Então por que lembra da marca que seu ídolo usa?
Por que canta jingle sem perceber?
Como você sabe o que é odd de uma bet?
Você vai deixar seu orgulho de ser acima disso te cegar?
Não subestime uma imagem normalizada, lavada.
Não ache que é coincidência ver um cassino digital em cada tela.
É estratégia. É dinheiro. É manipulação.
O preço disso não aparece no patrocínio.
Tá no Pix perdido. No CPF negativado. No silêncio depois da aposta.
Tá no seu amigo não saindo porque perdeu uma aposta em escanteios no México.

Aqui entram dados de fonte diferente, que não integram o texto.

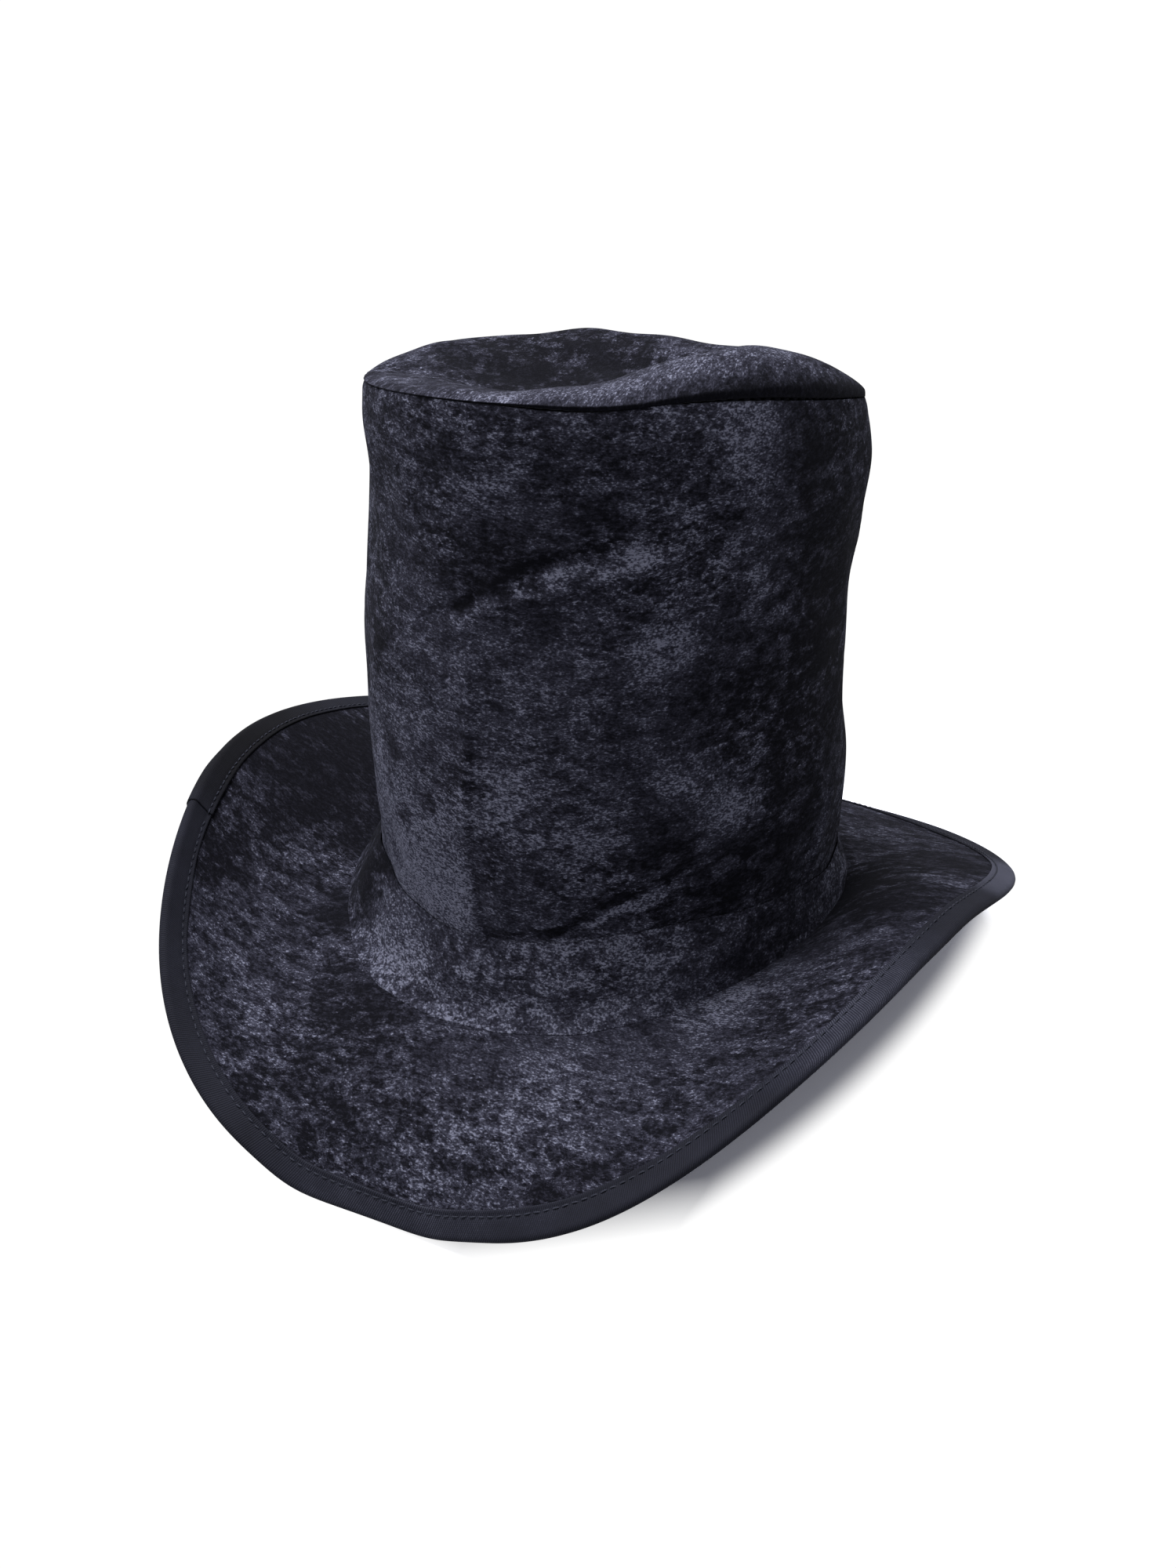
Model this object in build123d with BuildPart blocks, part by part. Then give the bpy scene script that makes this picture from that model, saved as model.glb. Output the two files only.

Tá no seu cliente atrasando porque zerou na roleta.
Eu não tenho solução.
Mas tenho um grito.
Um grito de quem estudou pra comunicar e sabe que a indústria sempre lavou a imagem de diferentes itens. De diferentes vícios.
Mas a minha voz vale. Tem que valer.
É sobre o quanto a gente já achou isso tudo normal.
É sobre o quanto EU já acho isso normal.
Se você acha que o problema é só de quem aposta, parabéns: já foi convencido.
E é por isso que escrevi.
Porque mesmo sem solução, me recuso a calar.